La presión militar del gobierno de Estados Unidos contra el de Venezuela va en aumento, y se acerca cada vez más a una situación de guerra muy desigual. Después de un largo período de sanciones económicas, desde setiembre las fuerzas armadas estadounidenses atacan en aguas internacionales a embarcaciones que el gobierno del presidente Donald Trump define, sin presentar pruebas, como pertenecientes a una organización de narcotraficantes dirigida por su par venezolano, Nicolás Maduro. Así han matado a más de 80 personas que no podían defenderse.

En octubre, Trump anunció que había autorizado a la Agencia Central de Inteligencia de su país (mucho más conocida como CIA, por sus siglas en inglés) a realizar operativos encubiertos en Venezuela, y que analizaba la posibilidad de pasar de las operaciones marítimas a las terrestres. El despliegue militar de Estados Unidos en la región se ha incrementado, y a fines de noviembre Trump afirmó que el espacio aéreo venezolano permanecería “cerrado en su totalidad” por tiempo indeterminado. También dijo que había hablado por teléfono con Maduro y le había dado el plazo de una semana, ya cumplido, para abandonar Venezuela si quería salvarse junto con su familia.

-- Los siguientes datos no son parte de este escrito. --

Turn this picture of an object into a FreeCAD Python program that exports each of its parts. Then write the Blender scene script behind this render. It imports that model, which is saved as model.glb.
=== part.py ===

Por el momento, no parece probable que se produzca una invasión por tierra, pero están dadas las condiciones para que haya bombardeos a presuntas instalaciones del narcotráfico, o secuestros y asesinatos selectivos de altos funcionarios venezolanos a los que el Poder Ejecutivo estadounidense define, por sí y ante sí, como jefes de “organizaciones terroristas” narcotraficantes. Con independencia de las acciones que se lleven a cabo y del modo en que se intente justificarlas, es clara la intención de derrocar al régimen presidido por Maduro, quizá por intereses más geopolíticos que directamente económicos, y ya hay amenazas también contra Colombia.

Violencia inútil e impune

Todos estos actos de agresión se han salteado, como es la peligrosísima costumbre de Trump, tanto la legalidad nacional como la internacional. No hubo autorizaciones del Congreso estadounidense ni del Consejo de Seguridad de la Organización de las Naciones Unidas (ONU), y si se hubiera intentado conseguirlas habría sido muy difícil que fueran otorgadas. Falta evidencia de los hechos invocados como motivo de los ataques, y es incluso muy discutible que esos presuntos hechos estén tipificados en alguna norma de Estados Unidos, la Organización de Estados Americanos o la ONU como causa valedera para la violencia institucional.

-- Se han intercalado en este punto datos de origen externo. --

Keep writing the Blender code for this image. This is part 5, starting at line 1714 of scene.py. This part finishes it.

En general, como lamentablemente sabemos, el presidente de Estados Unidos se atribuye la potestad imperial de usar la fuerza en cualquier parte del mundo (o de deportar a migrantes, o de imponer aranceles), en nombre de “intereses nacionales” que a menudo no se toma siquiera el trabajo de describir. En particular, el relato sobre la necesidad de impedir por medios militares el narcotráfico hacia su país es insostenible.

Las estrategias estadounidenses de ilegalización y “guerra contra los drogas” son un resonante fracaso desde hace décadas, y quienes reducen el mundo a una dinámica de demandas y ofertas deberían verlo con más claridad que nadie. Retomar esas estrategias y potenciarlas en escala de guerra internacional es una de las ilusiones restauradoras más inviables de Trump. “La violencia es el último refugio del incompetente”, escribió Isaac Asimov en Fundación, pero cabe acotar que al presidente de Estados Unidos no se le ocurre bombardear cultivos, sino hundir lanchas de a una, como quien cierra bocas barriales de pasta base y con parecidas chances de éxito.

En todo caso, la gran mayoría de los restantes gobiernos del mundo tiemblan o callan. Unos están entrampados en negociaciones con Trump a las que les asignan prioridad; otros no están en condiciones de enfrentarlo y China evita el apresuramiento en su camino ascendente, que no pasa hoy por campos de batalla tradicionales. Están también quienes apuestan a beneficiarse mediante alianzas con un violador serial y compulsivo de acuerdos: esos quizá sean los más insensatos.

Nadie es una isla

Es fácil denunciar los ataques a la soberanía de un país cuando sus autoridades tienen, dentro y fuera de fronteras, una reputación de respeto a los derechos, honestidad y promoción eficaz del desarrollo con redistribución. Estos atributos no adornan, por cierto, el régimen que preside Maduro, y por eso mismo queda en evidencia el valor de defender los principios del derecho internacional, que no fueron definidos en beneficio exclusivo de los buenos gobiernos, sino con el objetivo de garantizar la convivencia pacífica y constructiva de toda la humanidad.

Cualquier muerte nos disminuye, como escribió John Donne hace ya cuatro siglos. Con más razón, el atropello terrorista contra cualquier Estado nos involucra y nos amenaza. La construcción de una trama mundial de contrapesos que reconquiste diversidad y libertades será lenta y ardua, pero cuesta imaginar algo más urgente.